Key to the research was the recovery and analysis of clam shells the Moche presented to their dead during funeral ceremonies held nearly 1,500 years ago, Andrus said. Clam shells used in the research were recovered from well preserved Moche burial sites at Huaca de la Luna, near the modern city of Trujillo in northern Peru. Through radiocarbon dating of the shells and other materials left in the excavated tombs and by studying the archaeological contexts of the burial tombs, the scientists can estimate the shells’ age and the relative amount of upwelling that occurred when the shells grew.

Through chemical analysis of the shells’ growth bands — which form somewhat similarly to tree rings — the scientists are able to determine what some of the environmental conditions were like during the lifespan of the clams.
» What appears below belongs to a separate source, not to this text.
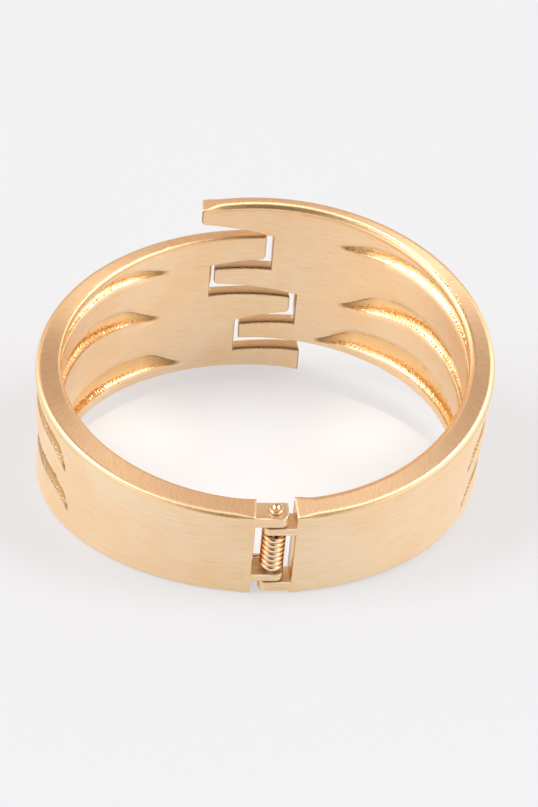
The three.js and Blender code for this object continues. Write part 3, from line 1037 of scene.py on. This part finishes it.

The process of combining the shells’ known age with the derived environmental conditions occurring during its lifetime to develop conclusions of long ago conditions is an example of a field of science known as sclerochronology.

Research indicates the Moche faced periods of more frequent, more intense El Niño conditions with cycles lasting longer than what commonly occurs now. The deep water upwellings were likely reduced by the extended El Niño conditions, Andrus said.

“Perhaps this upwelling shift didn’t strike people as of equal importance as the flood waters washing their fields away, but rather was a subtle and fairly long-lasting change,” Andrus said. “The Moche example shows how unforeseen changes to the climate and environment under which a society has flourished may trigger profound political transformations within it.”